Dab2 protein is also involved in fat storage
In a paper published online in Scientific Reports, researchers of University of Miami Miller School of Medicine report that a protein termed Disabled-2 (Dab2) is involved in fat storage.
Previous studies have linked Dab2 with cancer. This protein is a widely expressed clathrin binding endocytic adaptor protein, and regulates the Ras-MAPK pathway. Mutations in this pathway can lead to uncontrolled cell growth.
The finding that Dab2 plays a role in fat storage is a new discovery. Professor Xiang-Xi Xu, lead researcher of the study, found this protein over two decades ago. Since then, he has been delving into the connection between cancer and Dab2. His latest research showed that juvenile mice that did not express Dab2 did not gain weight when fed a high-fat diet.
Dab2-deficient mice appeared mostly normal. But they maintained lean body composition even when they ate a high fat and high caloric diet. Notably, this phenomenon was found only in juvenile but not in mature mice.
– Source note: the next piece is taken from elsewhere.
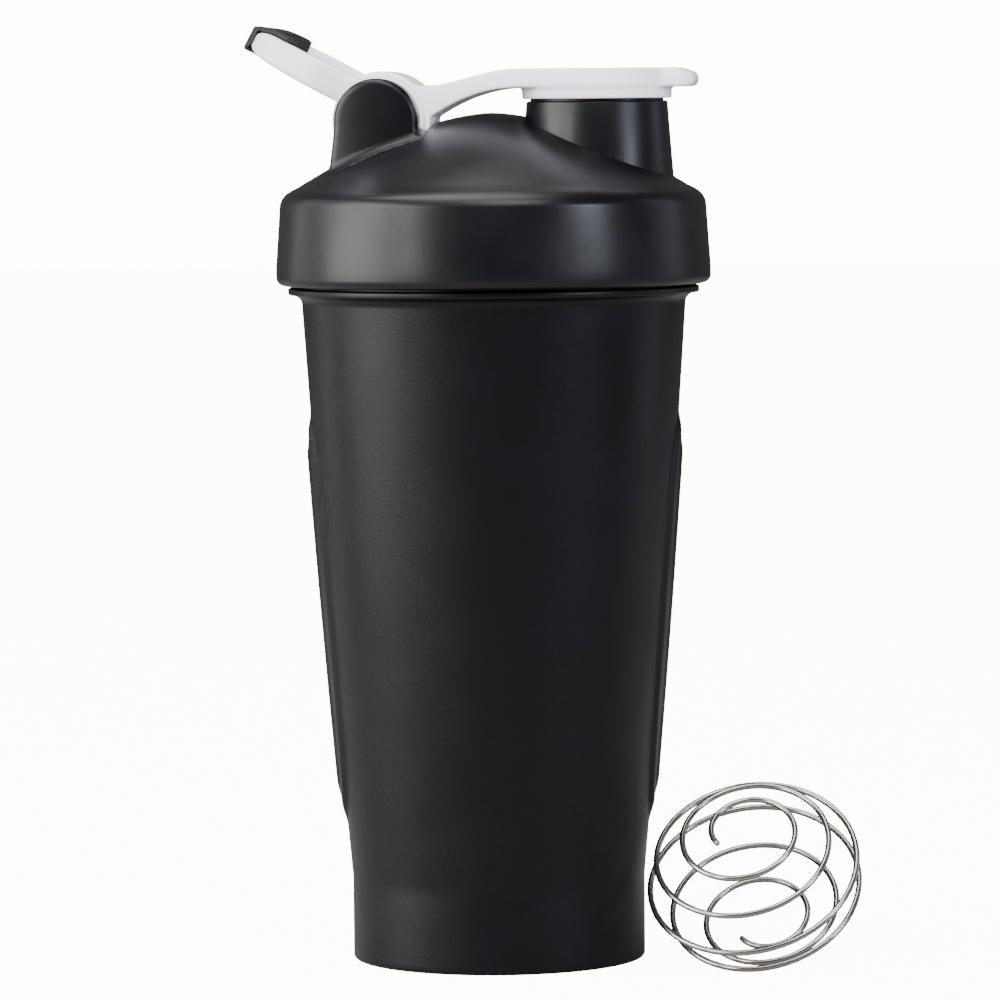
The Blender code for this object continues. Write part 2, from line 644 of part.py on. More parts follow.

Looking into the underlying mechanism, Xu's team found that in normal mice, Dab2 inhibits Ras-MAPK, which in turn increases a protein termed PPAR that helps fat stem cells develop into mature fat cells. Further experiments confirmed that Dab2 promotes adipocyte differentiation. Adipocytes, also known as adipocytes and fat cells, are cells that are specialized for the storage of fat. So loss of Dab2 may impact adipocyte differentiation and fat storage. This may help explain why juvenile Dab2 knockout mice were resistant to high fat diet-induced weight gain.